Aim ▸
Give, as a bare number, the count of lines that contain the word "joints".

Rows ▸
▶

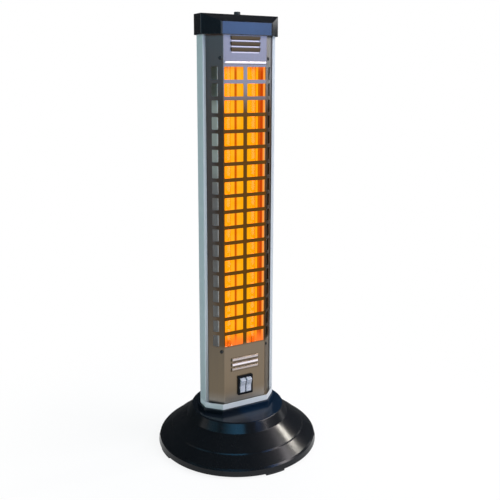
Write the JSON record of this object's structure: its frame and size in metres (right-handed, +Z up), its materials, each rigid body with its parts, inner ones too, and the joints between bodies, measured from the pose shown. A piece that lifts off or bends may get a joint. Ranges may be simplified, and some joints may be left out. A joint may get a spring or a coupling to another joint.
{
  "type": "vertical quartz heater",
  "caption": "Free-standing tower heater: windowed steel column with quartz tubes and a reflector, moulded cap, round stepped base, double rocker switch.",
  "frame": {"origin": "centre of the round base, on the surface that the heater stands on", "axes": "+Z up along the column, the windowed front faces -Y, +X to the right as seen from the front"},
  "size_m": [0.2666, 0.2666, 0.703],
  "materials": {
    "base_plastic": "semi-gloss black moulding",
    "cap_plastic": "glossy black moulding",
    "foot_rubber": "matt black rubber",
    "white_paint": "smooth white paint on steel",
    "stainless": "fine brushed stainless steel",
    "reflector_metal": "polished aluminium",
    "zinc_steel": "zinc-plated steel",
    "quartz": "clear quartz",
    "element_wire": "resistance wire, glowing when on",
    "ceramic": "unglazed cream ceramic",
    "brass": "plain brass",
    "black_steel": "blackened steel",
    "switch_plastic": "black plastic",
    "rocker_plastic": "pale smooth plastic",
    "wire_cover": "silicone sleeve"
  },
  "bodies": {
    "heater": {"back_shell": "white_paint", "base_screw_back_left": "zinc_steel", "base_screw_back_right": "zinc_steel", "base_screw_front_left": "zinc_steel", "base_screw_front_right": "zinc_steel", "base_shell": "base_plastic", "bottom_tray": "white_paint", "cable_gland": "switch_plastic", "cap_nut": "black_steel", "cap_strap": "zinc_steel", "cap_stud": "zinc_steel", "cover_screw_bottom_left": "black_steel", "cover_screw_bottom_right": "black_steel", "cover_screw_top_left": "black_steel", "cover_screw_top_right": "black_steel", "earth_stud": "brass", "end_cap_left_bottom": "ceramic", "end_cap_left_top": "ceramic", "end_cap_right_bottom": "ceramic", "end_cap_right_top": "ceramic", "foot_back": "foot_rubber", "foot_front": "foot_rubber", "foot_left": "foot_rubber", "foot_right": "foot_rubber", "front_cover": "stainless", "gland_nut": "switch_plastic", "heating_coil_left": "element_wire", "heating_coil_right": "element_wire", "plate_screw_bottom_left": "zinc_steel", "plate_screw_bottom_right": "zinc_steel", "plate_screw_top_left": "zinc_steel", "plate_screw_top_right": "zinc_steel", "quartz_tube_left": "quartz", "quartz_tube_right": "quartz", "reflector": "reflector_metal", "rocker_pin": "zinc_steel", "switch_housing": "switch_plastic", "terminal_block": "ceramic", "terminal_left_bottom": "brass", "terminal_left_top": "brass", "terminal_right_bottom": "brass", "terminal_right_top": "brass", "tilt_switch": "switch_plastic", "top_cap": "cap_plastic", "top_rivet_left": "zinc_steel", "top_rivet_right": "zinc_steel", "tray_screw_back_left": "zinc_steel", "tray_screw_back_right": "zinc_steel", "tube_plate_bottom": "zinc_steel", "tube_plate_top": "zinc_steel", "wire_block_to_tilt": "wire_cover", "wire_earth": "wire_cover", "wire_element_left": "wire_cover", "wire_element_right": "wire_cover", "wire_jumper": "wire_cover", "wire_return": "wire_cover", "wire_tilt_to_switch": "wire_cover"},
    "rocker_left": {"rocker_left": "rocker_plastic"},
    "rocker_right": {"rocker_right": "rocker_plastic"}
  },
  "joints": [
    {"name": "rocker_left_press", "type": "hinge", "parent": "heater", "child": "rocker_left", "pos_m": [-0.00555, -0.0271, 0.105], "axis": [-1, 0, 0], "range_deg": [0, 20]},
    {"name": "rocker_right_press", "type": "hinge", "parent": "heater", "child": "rocker_right", "pos_m": [0.00555, -0.0271, 0.105], "axis": [-1, 0, 0], "range_deg": [0, 20]}
  ]
}
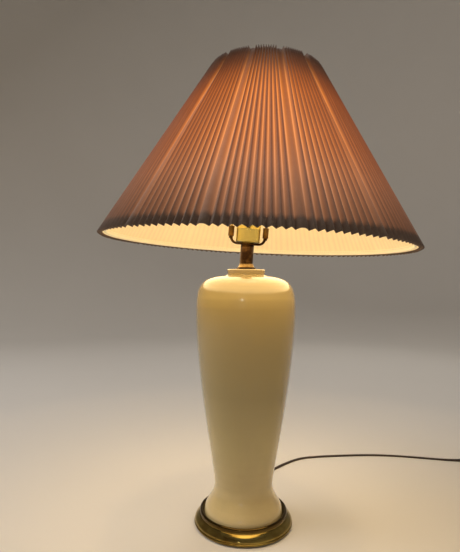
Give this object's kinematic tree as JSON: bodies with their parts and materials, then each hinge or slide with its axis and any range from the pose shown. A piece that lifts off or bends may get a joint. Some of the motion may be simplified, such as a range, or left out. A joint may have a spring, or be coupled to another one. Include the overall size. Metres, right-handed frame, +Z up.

◀

Written solution ▸
2